**Goal of the exercise:** Print every record below exactly as written.

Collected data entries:
┌──

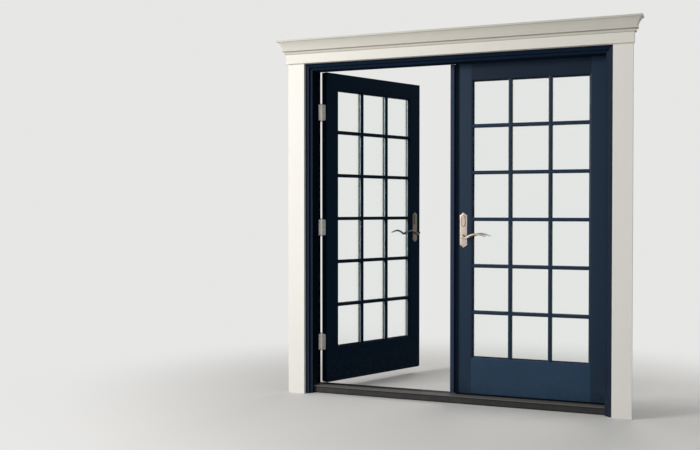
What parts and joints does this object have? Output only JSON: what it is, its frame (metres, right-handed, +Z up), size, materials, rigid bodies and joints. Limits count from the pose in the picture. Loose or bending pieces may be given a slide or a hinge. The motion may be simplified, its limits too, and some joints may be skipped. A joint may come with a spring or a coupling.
{
  "type": "french doors",
  "caption": "Glazed inswing french doors with divided lites, in their frame with sill, casings and crown.",
  "frame": {"origin": "middle of the underside of the sill, halfway through the depth of the jambs", "axes": "+X to the right seen from outdoors, +Y indoors, +Z up"},
  "size_m": [2.216, 1.0925, 2.236],
  "materials": {
    "leaf_paint": "dark navy satin paint",
    "frame_paint": "darker navy satin paint",
    "trim_paint": "off-white satin paint",
    "sill_bronze": "dark anodised",
    "threshold_metal": "mill finish, dulled",
    "seal_rubber": "matt black",
    "pane_glass": "clear",
    "spacer_metal": "matt",
    "satin_nickel": "satin nickel",
    "lock_steel": "zinc plated"
  },
  "bodies": {
    "frame": {"left_jamb": "frame_paint", "right_jamb": "frame_paint", "head_jamb": "frame_paint", "sill": "sill_bronze", "threshold": "threshold_metal", "frame_weatherstrips": "seal_rubber", "left_casing": "trim_paint", "right_casing": "trim_paint", "frieze_board": "trim_paint", "bed_mould": "trim_paint", "crown_moulding": "trim_paint", "frame_hinge_halves": "satin_nickel", "frame_hinge_screws": "satin_nickel", "hinge_pins": "satin_nickel"},
    "left_leaf": {"left_hinge_stile": "leaf_paint", "left_lock_stile": "leaf_paint", "left_top_rail": "leaf_paint", "left_bottom_rail": "leaf_paint", "left_glass_panes": "pane_glass", "left_glass_spacer": "spacer_metal", "left_glazing_beads": "leaf_paint", "left_outer_bars": "leaf_paint", "left_inner_bars": "leaf_paint", "left_hinge_halves": "satin_nickel", "left_hinge_screws": "satin_nickel", "left_outer_plate": "satin_nickel", "left_inner_plate": "satin_nickel", "left_key_cylinder": "satin_nickel", "left_lock_case": "lock_steel", "left_bottom_sweep": "seal_rubber"},
    "right_leaf": {"right_hinge_stile": "leaf_paint", "right_lock_stile": "leaf_paint", "right_top_rail": "leaf_paint", "right_bottom_rail": "leaf_paint", "right_glass_panes": "pane_glass", "right_glass_spacer": "spacer_metal", "right_glazing_beads": "leaf_paint", "right_outer_bars": "leaf_paint", "right_inner_bars": "leaf_paint", "right_hinge_halves": "satin_nickel", "right_hinge_screws": "satin_nickel", "right_outer_plate": "satin_nickel", "right_inner_plate": "satin_nickel", "right_key_cylinder": "satin_nickel", "right_lock_case": "lock_steel", "right_bottom_sweep": "seal_rubber", "right_strike_plate": "satin_nickel", "astragal": "leaf_paint", "astragal_seals": "seal_rubber"},
    "left_levers": {"left_outer_lever": "satin_nickel", "left_inner_lever": "satin_nickel", "left_spindle": "lock_steel"},
    "right_levers": {"right_outer_lever": "satin_nickel", "right_inner_lever": "satin_nickel", "right_spindle": "lock_steel"},
    "left_latch": {"left_latch_bolt": "satin_nickel"},
    "left_deadbolt_body": {"left_deadbolt": "satin_nickel"},
    "left_turn": {"left_thumb_turn": "satin_nickel"},
    "right_top_rod": {"right_top_bolt": "lock_steel"},
    "right_bottom_rod": {"right_bottom_bolt": "lock_steel"}
  },
  "joints": [
    {"name": "left_leaf_hinge", "type": "hinge", "parent": "frame", "child": "left_leaf", "pos_m": [-0.9115, 0.0905, 1.054], "axis": [0, 0, 1], "range_deg": [-66, 49]},
    {"name": "right_leaf_hinge", "type": "hinge", "parent": "frame", "child": "right_leaf", "pos_m": [0.9115, 0.0905, 1.054], "axis": [0, 0, -1], "range_deg": [0, 115]},
    {"name": "left_lever_turn", "type": "hinge", "parent": "left_leaf", "child": "left_levers", "pos_m": [-0.53621, 0.86151, 1.006], "axis": [0.9135, -0.4067, 0], "range_deg": [0, 45], "stiffness_Nm_per_rad": 1.2, "springref_deg": -45.84},
    {"name": "right_lever_turn", "type": "hinge", "parent": "right_leaf", "child": "right_levers", "pos_m": [0.0545, 0.06125, 1.006], "axis": [0, -1, 0], "range_deg": [0, 45]},
    {"name": "left_latch_slide", "type": "slide", "parent": "left_leaf", "child": "left_latch", "axis": [-0.4067, -0.9135, 0], "range_m": [0, 0.012]},
    {"name": "left_thumb_turn_hinge", "type": "hinge", "parent": "left_leaf", "child": "left_turn", "pos_m": [-0.55653, 0.87056, 1.0995], "axis": [-0.9135, 0.4067, 0], "range_deg": [0, 90]},
    {"name": "left_deadbolt_slide", "type": "slide", "parent": "left_leaf", "child": "left_deadbolt_body", "axis": [0.4067, 0.9135, 0], "range_m": [0, 0.022]},
    {"name": "right_top_bolt_slide", "type": "slide", "parent": "right_leaf", "child": "right_top_rod", "axis": [0, 0, 1], "range_m": [0, 0.018]},
    {"name": "right_bottom_bolt_slide", "type": "slide", "parent": "right_leaf", "child": "right_bottom_rod", "axis": [0, 0, -1], "range_m": [0, 0.018]}
  ],
  "couplings": [
    {"joint": "left_latch_slide", "follows": "left_lever_turn", "m_per_rad": 0.01527},
    {"joint": "left_deadbolt_slide", "follows": "left_thumb_turn_hinge", "m_per_rad": 0.014},
    {"joint": "right_top_bolt_slide", "follows": "right_lever_turn", "m_per_rad": 0.0229},
    {"joint": "right_bottom_bolt_slide", "follows": "right_lever_turn", "m_per_rad": 0.0229}
  ]
}
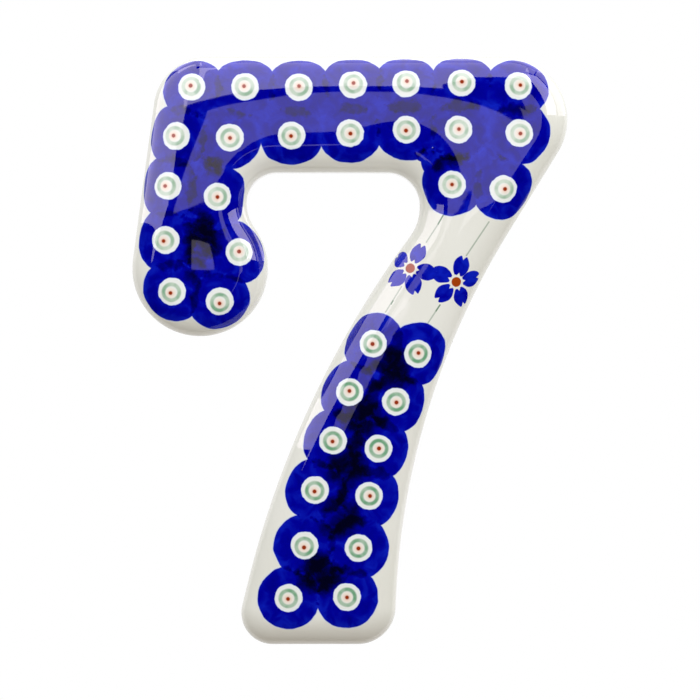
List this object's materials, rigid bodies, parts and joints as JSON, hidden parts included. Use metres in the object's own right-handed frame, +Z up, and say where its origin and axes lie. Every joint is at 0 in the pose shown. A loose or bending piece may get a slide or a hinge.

└──

**Result of the task:**
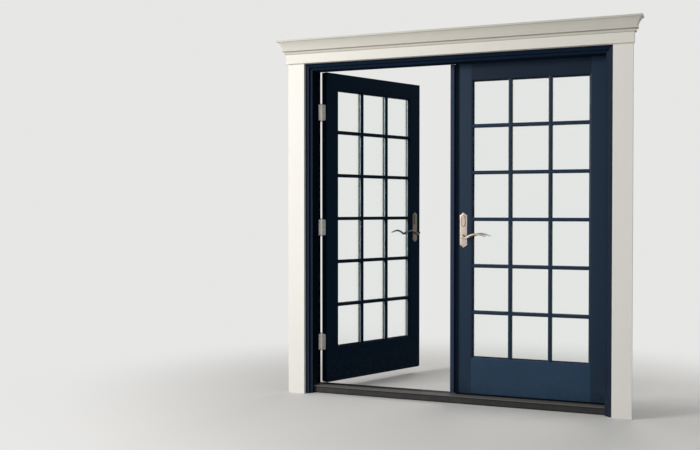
What parts and joints does this object have? Output only JSON: what it is, its frame (metres, right-handed, +Z up), size, materials, rigid bodies and joints. Limits count from the pose in the picture. Loose or bending pieces may be given a slide or a hinge. The motion may be simplified, its limits too, and some joints may be skipped. A joint may come with a spring or a coupling.
{
  "type": "french doors",
  "caption": "Glazed inswing french doors with divided lites, in their frame with sill, casings and crown.",
  "frame": {"origin": "middle of the underside of the sill, halfway through the depth of the jambs", "axes": "+X to the right seen from outdoors, +Y indoors, +Z up"},
  "size_m": [2.216, 1.0925, 2.236],
  "materials": {
    "leaf_paint": "dark navy satin paint",
    "frame_paint": "darker navy satin paint",
    "trim_paint": "off-white satin paint",
    "sill_bronze": "dark anodised",
    "threshold_metal": "mill finish, dulled",
    "seal_rubber": "matt black",
    "pane_glass": "clear",
    "spacer_metal": "matt",
    "satin_nickel": "satin nickel",
    "lock_steel": "zinc plated"
  },
  "bodies": {
    "frame": {"left_jamb": "frame_paint", "right_jamb": "frame_paint", "head_jamb": "frame_paint", "sill": "sill_bronze", "threshold": "threshold_metal", "frame_weatherstrips": "seal_rubber", "left_casing": "trim_paint", "right_casing": "trim_paint", "frieze_board": "trim_paint", "bed_mould": "trim_paint", "crown_moulding": "trim_paint", "frame_hinge_halves": "satin_nickel", "frame_hinge_screws": "satin_nickel", "hinge_pins": "satin_nickel"},
    "left_leaf": {"left_hinge_stile": "leaf_paint", "left_lock_stile": "leaf_paint", "left_top_rail": "leaf_paint", "left_bottom_rail": "leaf_paint", "left_glass_panes": "pane_glass", "left_glass_spacer": "spacer_metal", "left_glazing_beads": "leaf_paint", "left_outer_bars": "leaf_paint", "left_inner_bars": "leaf_paint", "left_hinge_halves": "satin_nickel", "left_hinge_screws": "satin_nickel", "left_outer_plate": "satin_nickel", "left_inner_plate": "satin_nickel", "left_key_cylinder": "satin_nickel", "left_lock_case": "lock_steel", "left_bottom_sweep": "seal_rubber"},
    "right_leaf": {"right_hinge_stile": "leaf_paint", "right_lock_stile": "leaf_paint", "right_top_rail": "leaf_paint", "right_bottom_rail": "leaf_paint", "right_glass_panes": "pane_glass", "right_glass_spacer": "spacer_metal", "right_glazing_beads": "leaf_paint", "right_outer_bars": "leaf_paint", "right_inner_bars": "leaf_paint", "right_hinge_halves": "satin_nickel", "right_hinge_screws": "satin_nickel", "right_outer_plate": "satin_nickel", "right_inner_plate": "satin_nickel", "right_key_cylinder": "satin_nickel", "right_lock_case": "lock_steel", "right_bottom_sweep": "seal_rubber", "right_strike_plate": "satin_nickel", "astragal": "leaf_paint", "astragal_seals": "seal_rubber"},
    "left_levers": {"left_outer_lever": "satin_nickel", "left_inner_lever": "satin_nickel", "left_spindle": "lock_steel"},
    "right_levers": {"right_outer_lever": "satin_nickel", "right_inner_lever": "satin_nickel", "right_spindle": "lock_steel"},
    "left_latch": {"left_latch_bolt": "satin_nickel"},
    "left_deadbolt_body": {"left_deadbolt": "satin_nickel"},
    "left_turn": {"left_thumb_turn": "satin_nickel"},
    "right_top_rod": {"right_top_bolt": "lock_steel"},
    "right_bottom_rod": {"right_bottom_bolt": "lock_steel"}
  },
  "joints": [
    {"name": "left_leaf_hinge", "type": "hinge", "parent": "frame", "child": "left_leaf", "pos_m": [-0.9115, 0.0905, 1.054], "axis": [0, 0, 1], "range_deg": [-66, 49]},
    {"name": "right_leaf_hinge", "type": "hinge", "parent": "frame", "child": "right_leaf", "pos_m": [0.9115, 0.0905, 1.054], "axis": [0, 0, -1], "range_deg": [0, 115]},
    {"name": "left_lever_turn", "type": "hinge", "parent": "left_leaf", "child": "left_levers", "pos_m": [-0.53621, 0.86151, 1.006], "axis": [0.9135, -0.4067, 0], "range_deg": [0, 45], "stiffness_Nm_per_rad": 1.2, "springref_deg": -45.84},
    {"name": "right_lever_turn", "type": "hinge", "parent": "right_leaf", "child": "right_levers", "pos_m": [0.0545, 0.06125, 1.006], "axis": [0, -1, 0], "range_deg": [0, 45]},
    {"name": "left_latch_slide", "type": "slide", "parent": "left_leaf", "child": "left_latch", "axis": [-0.4067, -0.9135, 0], "range_m": [0, 0.012]},
    {"name": "left_thumb_turn_hinge", "type": "hinge", "parent": "left_leaf", "child": "left_turn", "pos_m": [-0.55653, 0.87056, 1.0995], "axis": [-0.9135, 0.4067, 0], "range_deg": [0, 90]},
    {"name": "left_deadbolt_slide", "type": "slide", "parent": "left_leaf", "child": "left_deadbolt_body", "axis": [0.4067, 0.9135, 0], "range_m": [0, 0.022]},
    {"name": "right_top_bolt_slide", "type": "slide", "parent": "right_leaf", "child": "right_top_rod", "axis": [0, 0, 1], "range_m": [0, 0.018]},
    {"name": "right_bottom_bolt_slide", "type": "slide", "parent": "right_leaf", "child": "right_bottom_rod", "axis": [0, 0, -1], "range_m": [0, 0.018]}
  ],
  "couplings": [
    {"joint": "left_latch_slide", "follows": "left_lever_turn", "m_per_rad": 0.01527},
    {"joint": "left_deadbolt_slide", "follows": "left_thumb_turn_hinge", "m_per_rad": 0.014},
    {"joint": "right_top_bolt_slide", "follows": "right_lever_turn", "m_per_rad": 0.0229},
    {"joint": "right_bottom_bolt_slide", "follows": "right_lever_turn", "m_per_rad": 0.0229}
  ]
}
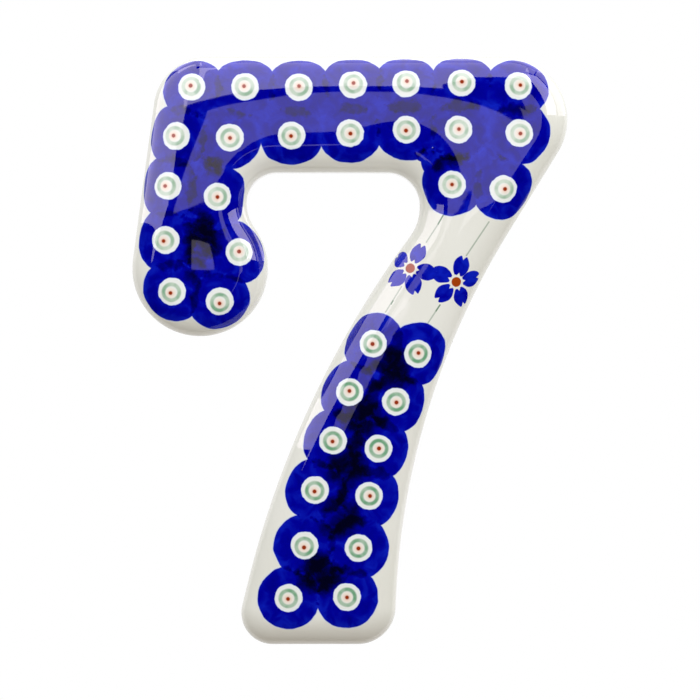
List this object's materials, rigid bodies, parts and joints as JSON, hidden parts included. Use metres in the object's own right-handed frame, +Z up, and say where its origin and axes lie. Every joint is at 0 in the pose shown. A loose or bending piece may get a slide or a hinge.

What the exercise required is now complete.